Tiba-tiba Ivan bicara dan memotong pikiran saya, “Tapi menurut saya, yang harus diubah adalah pola pikir kita dalam menyikapi kebobrokan sistem pendidikan kita yang memang telah kita sepakati bersama. Saya sepakat dengan kamu, Yom. Tapi cara kamu berpikir itu yang menurut saya akan sangat membahayakan.”

“Maksud lu?” Yomi menanyakan ketidak-setujuan Ivan.

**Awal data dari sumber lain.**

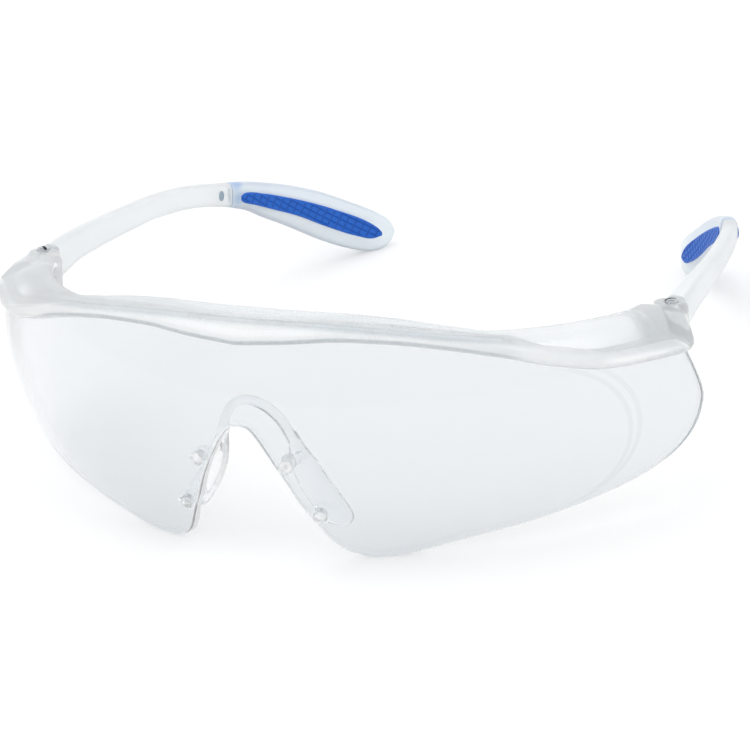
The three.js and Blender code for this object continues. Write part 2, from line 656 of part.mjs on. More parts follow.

“Bagini, saya sepakat bahwa sistem pendidikan negeri kita masih sangat tidak bagus. Seperti, masih banyaknya bangunan sekolah yang tak layak, Masalah UN yang masih saja menjadi sebuah kontroversi, lalu guru-guru yang masih belum merata. Namun bukan berarti kita harus memaklumi apalagi sampai memaafkan tindakan-tindakan yang hanya mementingkan kelompoknya sendiri atau menguntungkan dirinya sendiri. Kesalahan, tetap kesalahan. Keegoisan tetap keegoisan, dan ketidak-ikhlasan tetap ketidak-ikhlasan. Tidak bisa diwajarkan. Pemerintah saya yakin terus memikirkan masalah ini. Dan berusaha menerapkan sistem pendidikan yang terbaik untuk negeri kita. Walaupun sampai sekarang kita masih sangat sedikit sekali, atau bahkan banyak yang tidak, merasa adanya sebuah perubahan ke arah yang lebih baik.”

“Sekarang kita kembali ke masalah UN. Menurut saya kecurangan yang sekarang ini sangat ramai adalah akibat sebuah prestise atau gengsi yang ada pada tiap-tiap sekolah. Sekarang begini, Yom. Apakah kamu yakin jika UN ditiadakan maka guru-guru di sekolah tersebut akan jujur memutuskan muridnya lulus atau tidak? ”

Sebuah pertanyaan kecil yang harus dijawab dan dibuktikan oleh para praktisi pendidikan di negeri tercinta kita ini. Bukan oleh Yomi. Yah, bukan oleh teman saya itu.